Servers need to support segmented uploads, at least not all FTP servers do as far as my knowledge is correct. Clients needs to handle this as well.

The single point of failure argument is only true if the site serving the metalink itself is redundant, not having access to the metalink is just as much a problem as broken mirrors are.

It seems the proposed solution is a quite complex and therefor I remain skeptical about its success.

I also have some suggestions for you.

You may want to include a preference parameter between different protocols, as I understand it now the preference parameter is used only to choose between mirrors of same type.

You should start developing a metalink library in various languages to be used for interpreting these links aswell as doing the downloading. This way it seems to me client acceptance would be easier to achieve.

Above is unless you intend to actually create and distribute a metalink client which could be launched for instance by a web browser when it downloads a given metalink.
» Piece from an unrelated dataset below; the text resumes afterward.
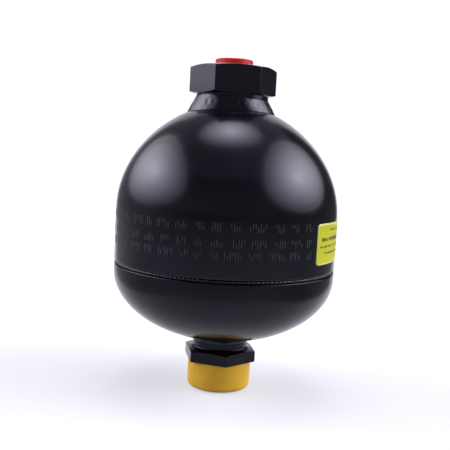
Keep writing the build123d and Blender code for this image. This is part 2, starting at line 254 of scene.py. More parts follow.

Anyways, its nice to see new refreshing ideas :-)

--
failure is not an option (f) 2008 bus[iy]ness as usual team

[reply] [top]


[»] Which clients are implementing the standard?
by Alex Kloss - Feb 25th 2006 07:45:48

First, you mentioned clients to implement this new standard. Which ones?

Second, there ought to be a nice little utility to create such metalinks (as most people are too lazy to remember all those xml tags or even type them).

Otherwise, this is a great idea - should do a good job on download acceleration, too!